DATA SHOWN
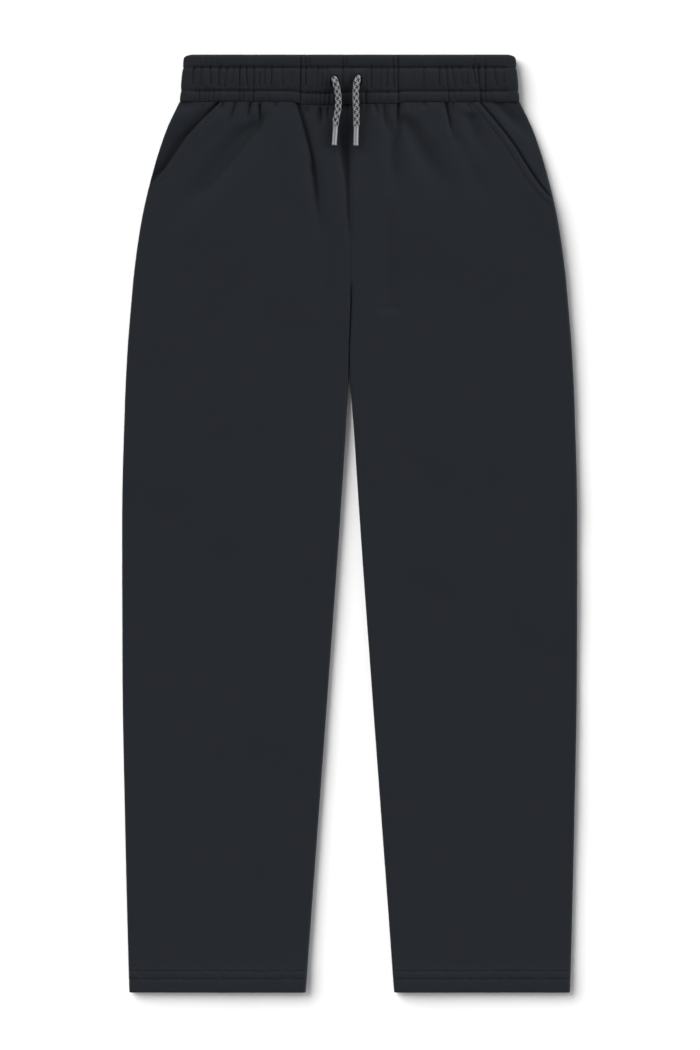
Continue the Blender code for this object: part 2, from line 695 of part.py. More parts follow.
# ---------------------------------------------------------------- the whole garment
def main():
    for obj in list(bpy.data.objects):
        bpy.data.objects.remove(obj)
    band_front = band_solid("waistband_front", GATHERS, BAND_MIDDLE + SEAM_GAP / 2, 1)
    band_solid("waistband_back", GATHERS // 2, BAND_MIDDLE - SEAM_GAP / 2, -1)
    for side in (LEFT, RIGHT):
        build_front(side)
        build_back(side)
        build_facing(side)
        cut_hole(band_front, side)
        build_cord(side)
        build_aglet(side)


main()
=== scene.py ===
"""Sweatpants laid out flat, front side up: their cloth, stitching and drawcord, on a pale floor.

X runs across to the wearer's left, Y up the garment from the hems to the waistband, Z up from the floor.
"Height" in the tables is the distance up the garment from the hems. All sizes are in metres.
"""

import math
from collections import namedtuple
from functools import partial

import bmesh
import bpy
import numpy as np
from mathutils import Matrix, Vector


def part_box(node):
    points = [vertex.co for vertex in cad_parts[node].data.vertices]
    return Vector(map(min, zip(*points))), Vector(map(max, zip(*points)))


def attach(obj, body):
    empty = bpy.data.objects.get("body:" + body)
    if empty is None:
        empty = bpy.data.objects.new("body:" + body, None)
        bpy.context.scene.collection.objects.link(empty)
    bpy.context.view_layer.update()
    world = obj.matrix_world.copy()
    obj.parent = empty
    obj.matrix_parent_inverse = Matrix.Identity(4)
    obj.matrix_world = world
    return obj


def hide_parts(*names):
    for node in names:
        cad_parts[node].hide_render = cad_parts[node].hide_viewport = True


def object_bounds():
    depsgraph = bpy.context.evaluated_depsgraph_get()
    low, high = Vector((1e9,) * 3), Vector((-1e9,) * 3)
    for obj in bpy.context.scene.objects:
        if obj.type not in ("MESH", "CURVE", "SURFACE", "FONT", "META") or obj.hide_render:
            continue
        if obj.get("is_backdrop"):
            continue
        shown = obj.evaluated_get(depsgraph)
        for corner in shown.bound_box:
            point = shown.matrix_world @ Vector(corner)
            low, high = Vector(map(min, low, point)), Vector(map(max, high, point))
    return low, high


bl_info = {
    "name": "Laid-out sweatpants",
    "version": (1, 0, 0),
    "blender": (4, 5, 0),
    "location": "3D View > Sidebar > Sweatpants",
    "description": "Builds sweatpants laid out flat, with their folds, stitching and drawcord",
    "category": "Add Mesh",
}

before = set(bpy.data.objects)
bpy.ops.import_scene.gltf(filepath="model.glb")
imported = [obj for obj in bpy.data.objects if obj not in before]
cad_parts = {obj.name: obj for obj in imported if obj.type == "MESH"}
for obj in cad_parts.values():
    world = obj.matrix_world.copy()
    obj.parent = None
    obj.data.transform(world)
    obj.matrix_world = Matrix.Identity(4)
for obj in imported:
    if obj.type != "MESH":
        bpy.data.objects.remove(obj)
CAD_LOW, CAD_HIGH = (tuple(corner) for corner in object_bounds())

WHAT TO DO
Quote the data above from the line containing "build_back(side)" to the line containing "Vector(map(max, high, point))", inclusive, and stop.

FULL SOLUTION
        build_back(side)
        build_facing(side)
        cut_hole(band_front, side)
        build_cord(side)
        build_aglet(side)


main()
=== scene.py ===
"""Sweatpants laid out flat, front side up: their cloth, stitching and drawcord, on a pale floor.

X runs across to the wearer's left, Y up the garment from the hems to the waistband, Z up from the floor.
"Height" in the tables is the distance up the garment from the hems. All sizes are in metres.
"""

import math
from collections import namedtuple
from functools import partial

import bmesh
import bpy
import numpy as np
from mathutils import Matrix, Vector


def part_box(node):
    points = [vertex.co for vertex in cad_parts[node].data.vertices]
    return Vector(map(min, zip(*points))), Vector(map(max, zip(*points)))


def attach(obj, body):
    empty = bpy.data.objects.get("body:" + body)
    if empty is None:
        empty = bpy.data.objects.new("body:" + body, None)
        bpy.context.scene.collection.objects.link(empty)
    bpy.context.view_layer.update()
    world = obj.matrix_world.copy()
    obj.parent = empty
    obj.matrix_parent_inverse = Matrix.Identity(4)
    obj.matrix_world = world
    return obj


def hide_parts(*names):
    for node in names:
        cad_parts[node].hide_render = cad_parts[node].hide_viewport = True


def object_bounds():
    depsgraph = bpy.context.evaluated_depsgraph_get()
    low, high = Vector((1e9,) * 3), Vector((-1e9,) * 3)
    for obj in bpy.context.scene.objects:
        if obj.type not in ("MESH", "CURVE", "SURFACE", "FONT", "META") or obj.hide_render:
            continue
        if obj.get("is_backdrop"):
            continue
        shown = obj.evaluated_get(depsgraph)
        for corner in shown.bound_box:
            point = shown.matrix_world @ Vector(corner)
            low, high = Vector(map(min, low, point)), Vector(map(max, high, point))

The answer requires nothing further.